Date of Conferral

2016

Degree

Ph.D.

School

Management

Advisor

Karla Phlypo

Abstract

Tourism, Barbados's primary industry, declined substantially from the outset of the 2008 global recession, triggering an economic slump in the local economy. The purpose of this exploratory study was to explore the views of 20 Barbadian tourism executives regarding the ability of community-based tourism (CBT) to resuscitate Barbados's tourism industry. The participants included 10 from the government and 10 from the business sector; all possessed knowledge of CBT and worked with tourism for at least 10 years. Arnstein's ladder of citizen participation constituted the conceptual framework of this study. Participants were recruited by snowball and purposive sampling. Data were collected using an interview guide with semistructured interview questions, an audio recorder, and interview notes.

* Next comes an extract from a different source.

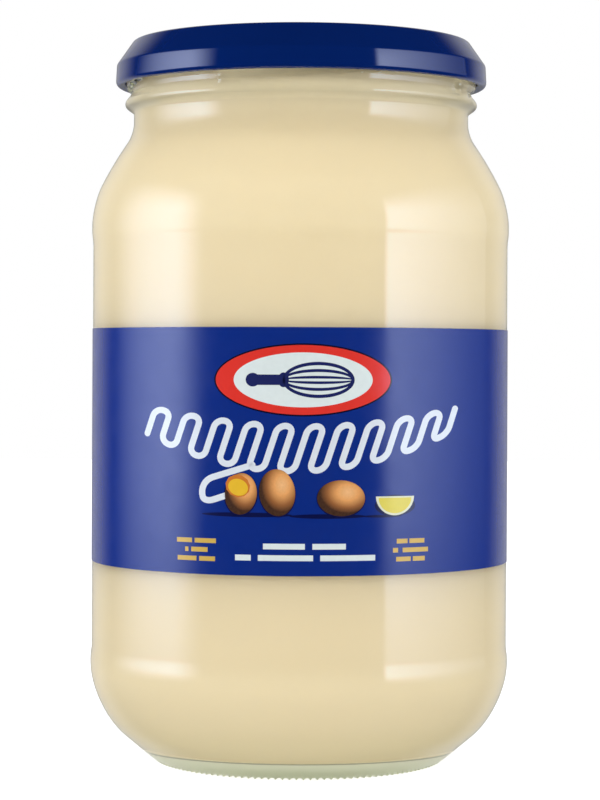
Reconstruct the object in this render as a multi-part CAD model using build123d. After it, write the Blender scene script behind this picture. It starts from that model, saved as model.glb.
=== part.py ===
from build123d import *
import os
from math import cos, degrees, radians, sin, tan

# A jar of mayonnaise: a blown glass jar with a lug finish, filled nearly to the rim,
# closed with a tinplate lug cap and wrapped in a paper label. Millimetres. The jar
# stands on the XY plane, its axis is Z, and the label's printed side faces -Y.

# Whole jar
height = 141.15  # ground to the top of the cap
body_radius = 41.1  # at the contact bands above the heel and below the shoulder

# Glass: the wall, the base and the heel
wall = 2.4
floor_height = 5.0  # inside floor at the foot of the wall
floor_rise = 1.0  # how far the middle of the inside floor stands up
floor_crown_radius = 12.0
floor_foot_radius = 24.0
floor_rounding = 20.0
heel_wall = 3.4
inner_foot_rounding = 4.0  # where the inside floor meets the heel
inner_heel_rounding = 12.0  # where the heel meets the wall
push_up = 2.5  # hollow under the base
push_up_radius = 16.0
push_up_rounding = 20.0
bearing_inner_radius = 22.0
bearing_outer_radius = 25.0
bearing_rounding = 8.0
heel_foot_radius = 28.8
heel_foot_height = 0.4
heel_foot_rounding = 2.5
heel_lean = 50.0  # degrees from upright, spreading upwards
heel_rounding = 18.0

# Glass: the let-in panel that the label sits in, between two contact bands
contact_band = 1.5
panel_depth = 0.25
panel_ramp = 1.6
band_rounding = 4.0

# Glass: the shoulder, a rounded edge and then a steadier slope up to the neck
shoulder_edge = 3.6  # width of the rounded edge's chord
shoulder_edge_lean = 26.0
shoulder_edge_rounding = 18.0
shoulder_lean = 33.7
shoulder_rounding = 60.0

# Glass: the neck and the finish that the cap grips
neck_radius = 33.0
neck_wall = 2.8
neck_length = 4.1  # up to the bead from where the shoulder's slope would meet the neck
neck_root_rounding = 7.0
bead_reach = 2.15  # neck out to the bead's unrounded edge
bead_foot = 1.55  # height of the bead below its edge
bead_head = 2.3  # height of the bead above its edge
bead_rounding = 1.0
bead_root_rounding = 0.5
finish_step = 0.3  # neck out to the wall above the bead
rim_rounding = 1.0
thread_count = 4
thread_tube = 1.25
thread_sink = 0.05  # how far the thread's centre line lies inside the wall
thread_angle = 80.0
thread_low_end = -27.0  # degrees round from the front, positive towards +X
thread_lead = 4.6  # degrees of climb
thread_lift = 0.1  # middle of a thread above the middle of the cap's curl

# Mayonnaise
fill_drop = 5.0  # rim down to its level

# Label
paper = 0.12
label_height = 45.35
label_lap = 8.0  # glued overlap, at the back

# Cap
cap_metal = 0.25
cap_depth = 8.9
cap_bevel_depth = 4.73
cap_flare = 0.15  # how much wider the skirt is at its curl
cap_crest_inset = 0.2  # wall above the bead in to the crest's outer edge
skirt_gap = 1.65  # between a thread and the skirt
bore_gap = 0.1  # bore in to the crest's inner edge
bead_gap = 1.35  # between the curl and the bead
curl_radius = 0.95
lug_count = 4
lug_gap = 0.45  # between a lug and the wall of the finish
lug_drop = 0.55  # middle of a lug below the middle of the curl
lug_thickness = 0.75
lug_angle = 16.0
lug_start = 42.0  # degrees round from the front, positive towards +X
cap_panel_depth = 1.5
cap_panel_ramp = 1.1
cap_step_width = 5.0
cap_step = 0.35
button_radius = 12.5
button_rise = 0.5
press_rounding = 0.9

# What follows from these
rim_height = height - cap_metal
panel_radius = body_radius - panel_depth
inner_radius = panel_radius - wall
bore_radius = neck_radius - neck_wall
finish_radius = neck_radius + finish_step
thread_path_radius = finish_radius - thread_sink
curl_height = height - cap_depth + curl_radius
bead_height = height - cap_depth - bead_gap - bead_head
cap_top_radius = thread_path_radius + thread_tube + skirt_gap + cap_metal
cap_radius = cap_top_radius + cap_flare


def turned(face, angle=360.0):
    """The solid made by turning a (radius, height) face about Z, from +X."""
    return revolve(Plane.XZ * face, Axis.Z, revolution_arc=angle)


def ring_face(inner, outer, low, high):
    """Section of a square-edged ring."""
    corners = [(inner, low), (outer, low), (outer, high), (inner, high)]
    return make_face(Polyline(corners, close=True))


def eased(corners, closed=True):
    """Roundings of (radius, height, rounding) corners, smaller where a run is too short."""
    points = [Vector(r, z) for r, z, _ in corners]
    runs = [b - a for a, b in zip(points, points[1:] + points[:1])]
    bends = [runs[i - 1].get_angle(run) for i, run in enumerate(runs)]
    reach = [c[2] * tan(radians(bend / 2)) for c, bend in zip(corners, bends)]
    if not closed:
        reach[0] = reach[-1] = 0
    share = []
    for run, here, there in zip(runs, reach, reach[1:] + reach[:1]):
        share.append(min(1, 0.98 * run.length / max(here + there, 1e-6)))
    return [c[2] * min(share[i - 1], share[i]) for i, c in enumerate(corners)]


def rounded_face(corners):
    """Section bounded by a line through (radius, height, rounding) corners."""
    points = [(r, z) for r, z, _ in corners]
    return make_face(FilletPolyline(points, radius=eased(corners), close=True))


def radius_at(line, z):
    """Radius at height z of a (radius, height, lean) line, which leans inwards by degrees."""
    return line[0] - (z - line[1]) * tan(radians(line[2]))


def crossing(a, b):
    """Radius and height where two such lines cross."""
    z = (radius_at(b, 0) - radius_at(a, 0)) / (tan(radians(b[2])) - tan(radians(a[2])))
    return radius_at(a, z), z


def heel_line(inset):
    """The heel's slope, inset from its outside."""
    foot = heel_foot_radius - inset / cos(radians(heel_lean))
    return foot, heel_foot_height, -heel_lean


def shoulder(side_radius, top_radius, inset):
    """Corners of the shoulder's skin, inset from its outside, from the bottom up."""
    edge = min(shoulder_edge, 0.45 * (body_radius - neck_radius))
    break_radius = body_radius - edge
    root_height = bead_height - bead_foot - neck_length
    rise = (break_radius - neck_radius) / tan(radians(shoulder_lean))
    break_height = root_height - rise
    lines = [
        (side_radius, 0, 0),
        (
            break_radius - inset / cos(radians(shoulder_edge_lean)),
            break_height,
            shoulder_edge_lean,
        ),
        (
            break_radius - inset / cos(radians(shoulder_lean)),
            break_height,
            shoulder_lean,
        ),
        (top_radius, 0, 0),
    ]
    places = [crossing(a, b) for a, b in zip(lines, lines[1:])]
    roundings = (
        shoulder_edge_rounding - inset,
        shoulder_rounding - inset,
        neck_root_rounding + inset,
    )
    return [(r, z, rounding) for (r, z), rounding in zip(places, roundings)]


def panel():
    """Heights of the two ends of the label's panel, between the contact bands."""
    heel_height = crossing(heel_line(0), (body_radius, 0, 0))[1]
    heel_reach = heel_rounding * tan(radians(heel_lean / 2))
    edge_height = shoulder(body_radius, neck_radius, 0)[0][1]
    edge_reach = shoulder_edge_rounding * tan(radians(shoulder_edge_lean / 2))
    margin = contact_band + panel_ramp
    return heel_height + heel_reach + margin, edge_height - edge_reach - margin


def jar_outside():
    """Corners of the glass's outer skin, from under the base up to the rim."""
    panel_low, panel_high = panel()
    return [
        (0, push_up, 0),
        (push_up_radius, push_up, push_up_rounding),
        (bearing_inner_radius, 0, bearing_rounding),
        (bearing_outer_radius, 0, bearing_rounding),
        (heel_foot_radius, heel_foot_height, heel_foot_rounding),
        (*crossing(heel_line(0), (body_radius, 0, 0)), heel_rounding),
        (body_radius, panel_low - panel_ramp, band_rounding),
        (panel_radius, panel_low, band_rounding),
        (panel_radius, panel_high, band_rounding),
        (body_radius, panel_high + panel_ramp, band_rounding),
        *shoulder(body_radius, neck_radius, 0),
        (neck_radius, bead_height - bead_foot, bead_root_rounding),
        (neck_radius + bead_reach, bead_height, bead_rounding),
        (finish_radius, bead_height + bead_head, bead_root_rounding),
        (finish_radius, rim_height, rim_rounding),
    ]


def cavity(top):
    """Corners of the inside of the glass, from the middle of its floor up to top."""
    heel = heel_line(heel_wall)
    return [
        (0, floor_height + floor_rise, 0),
        (floor_crown_radius, floor_height + floor_rise, floor_rounding),
        (floor_foot_radius, floor_height, floor_rounding),
        (radius_at(heel, floor_height), floor_height, inner_foot_rounding),
        (*crossing(heel, (inner_radius, 0, 0)), inner_heel_rounding),
        *shoulder(inner_radius, bore_radius, wall),
        (bore_radius, top, rim_rounding),
    ]


def thread(index):
    """One climbing ridge of the finish: a bent round bar with ball ends, cut off in the wall."""
    bar = Torus(thread_path_radius, thread_tube, major_angle=thread_angle)
    bar = Rotation(0, 0, -thread_angle / 2) * bar
    for end in (-thread_angle / 2, thread_angle / 2):
        across = thread_path_radius * cos(radians(end))
        along = thread_path_radius * sin(radians(end))
        bar += Pos(across, along) * Sphere(thread_tube)
    bar = Pos(0, 0, curl_height + thread_lift) * Rotation(thread_lead, 0, 0) * bar
    bar -= Cylinder(finish_radius - neck_wall / 2, 2 * height)
    turn = thread_low_end + thread_angle / 2 - 90 + index * 360 / thread_count
    return Rotation(0, 0, turn) * bar


def jar():
    """The empty glass, with the threads standing out of its finish."""
    glass = turned(rounded_face(jar_outside() + cavity(rim_height)[::-1]))
    for index in range(thread_count):
        glass += thread(index)
    return glass


def mayonnaise():
    """The fill: all of the glass's inside, up to a level just below the rim."""
    level = rim_height - fill_drop
    skin = cavity(level)[:-1] + [(bore_radius, level, 0), (0, level, 0)]
    return turned(rounded_face(skin))


def label():
    """The paper wrap in its panel, with a second thickness at the lap."""
    middle = sum(panel()) / 2
    low, high = middle - label_height / 2, middle + label_height / 2
    outside = panel_radius + paper
    lap_angle = degrees(label_lap / outside)
    lap = turned(ring_face(outside, outside + paper, low, high), lap_angle)
    wrap = turned(ring_face(panel_radius, outside, low, high))
    return wrap + Rotation(0, 0, 90 - lap_angle / 2) * lap


def cap_skin():
    """Corners of the cap's outside, from the middle of its top to its curl."""
    panel = height - cap_panel_depth
    crest_inside = bore_radius - bore_gap
    panel_radius_low = crest_inside - cap_panel_ramp
    step_radius = panel_radius_low - cap_step_width
    return [
        (0, panel + button_rise, 0),
        (button_radius, panel + button_rise, press_rounding),
        (button_radius + 2 * button_rise, panel, press_rounding),
        (step_radius, panel, press_rounding),
        (step_radius + 2 * cap_step, panel - cap_step, press_rounding),
        (panel_radius_low, panel - cap_step, press_rounding),
        (crest_inside, height, press_rounding),
        (finish_radius - cap_crest_inset, height, press_rounding),
        (cap_top_radius, height - cap_bevel_depth, press_rounding),
        (cap_radius, curl_height, 0),
    ]


def lug(index):
    """One lug, bent inwards from the curl to pass under a thread."""
    inner, outer = finish_radius + lug_gap, cap_radius - curl_radius
    middle = curl_height - lug_drop
    low, high = middle - lug_thickness / 2, middle + lug_thickness / 2
    turn = lug_start - 90 - lug_angle / 2 + index * 360 / lug_count
    return Rotation(0, 0, turn) * turned(ring_face(inner, outer, low, high), lug_angle)


def cap():
    """The lug cap: one pressed sheet whose edge is rolled into a curl, with its lugs."""
    skin = cap_skin()
    bends = eased(skin, closed=False)[1:-1]
    outside = FilletPolyline([(r, z) for r, z, _ in skin], radius=bends)
    sheet = make_face(offset(outside, cap_metal, side=Side.RIGHT, closed=True))
    curl = Pos(cap_radius - curl_radius, curl_height) * Circle(curl_radius)
    pressed = turned(sheet + curl)
    for index in range(lug_count):
        pressed += lug(index)
    return pressed


os.makedirs("parts", exist_ok=True)
export_step(jar(), "parts/jar.step")
export_step(mayonnaise(), "parts/mayonnaise.step")
export_step(label(), "parts/label.step")
export_step(cap(), "parts/cap.step")
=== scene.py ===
from math import cos, hypot, pi, radians, sin, tan, tau

import bpy
import numpy as np
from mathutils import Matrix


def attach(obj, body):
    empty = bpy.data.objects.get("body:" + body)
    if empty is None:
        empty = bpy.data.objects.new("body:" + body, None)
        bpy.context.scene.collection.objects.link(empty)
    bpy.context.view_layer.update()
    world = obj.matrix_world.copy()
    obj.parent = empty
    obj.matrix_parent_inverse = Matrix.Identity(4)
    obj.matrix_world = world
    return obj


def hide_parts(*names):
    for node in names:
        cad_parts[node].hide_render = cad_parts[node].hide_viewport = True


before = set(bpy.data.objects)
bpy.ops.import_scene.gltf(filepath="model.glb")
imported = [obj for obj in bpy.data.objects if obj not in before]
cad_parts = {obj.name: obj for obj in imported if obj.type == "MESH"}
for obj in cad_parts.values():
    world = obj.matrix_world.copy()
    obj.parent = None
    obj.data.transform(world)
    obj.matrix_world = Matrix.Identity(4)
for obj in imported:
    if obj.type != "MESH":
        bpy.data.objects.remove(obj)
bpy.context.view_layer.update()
bpy.ops.object.select_all(action="DESELECT")

# ---------------------------------------------------------------------------
# The jar: clear flint glass, blown in a two-part mould. Its wall is 2.4 mm thick, its
# base stands on a knurled ring round a shallow push-up, a let-in panel takes the label,
# and the finish has a bead and four threads for the lug cap.
# ---------------------------------------------------------------------------
MM = 0.001
jar_steps = 540
finish_radius = 33.3
thread_radius = 34.5
thread_height = 133.3
thread_rise = 33.25 * tan(radians(4.6))
jar_corners = [  # radius, height, reach of the rounding, steps in it
    (0, 2.5, 0, 0),
    (16, 2.5, 4.0, 6),
    (22, 0, 1.6, 5),
    (25, 0, 0.42, 3),
    (28.8, 0.4, 0.764, 5),
    (41.1, 10.721, 8.394, 12),
    (41.1, 20.614, 0.75, 3),
    (40.85, 22.214, 0.75, 3),
    (40.85, 101.566, 0.75, 3),
    (41.1, 103.166, 0.75, 3),
    (41.1, 108.821, 4.082, 9),
    (37.5, 116.203, 3.966, 6),
    (33, 122.95, 2.12, 9),
    (33, 127.05, 0.256, 4),
    (35.15, 128.6, 1.054, 8),
    (finish_radius, 130.9, 0.176, 3),
    (finish_radius, 140.9, 1.0, 6),
    (30.2, 140.9, 1.0, 5),
    (30.2, 122.823, 2.847, 5),
    (35.414, 115.005, 3.519, 3),
    (38.45, 108.78, 3.269, 5),
    (38.45, 12.936, 5.596, 8),
    (28.993, 5, 1.456, 5),
    (24, 5, 0.832, 3),
    (12, 6, 0.832, 3),
    (0, 6, 0, 0),
]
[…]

The collected data were coded and analyzed using thematic analysis, which involved collating the most cited codes into potential themes and developing thematic maps. The major themes that emerged from the data analysis of the private sector included the use of CBT as a means to solidify social relationships among locals and tourists and its ability to encourage repeat vacations. The major themes that materialized from interviewing the government workers included the need for the education of residents regarding the importance of their roles as stakeholder participants and the obligation by the relevant officials to stem any potential for criminal activity that could occur through CBT implementation. Repeated vacations through CBT could give rise to positive social change in the island by generating increased foreign currency injections and improving the social well-being of Barbadians and the Barbados economy.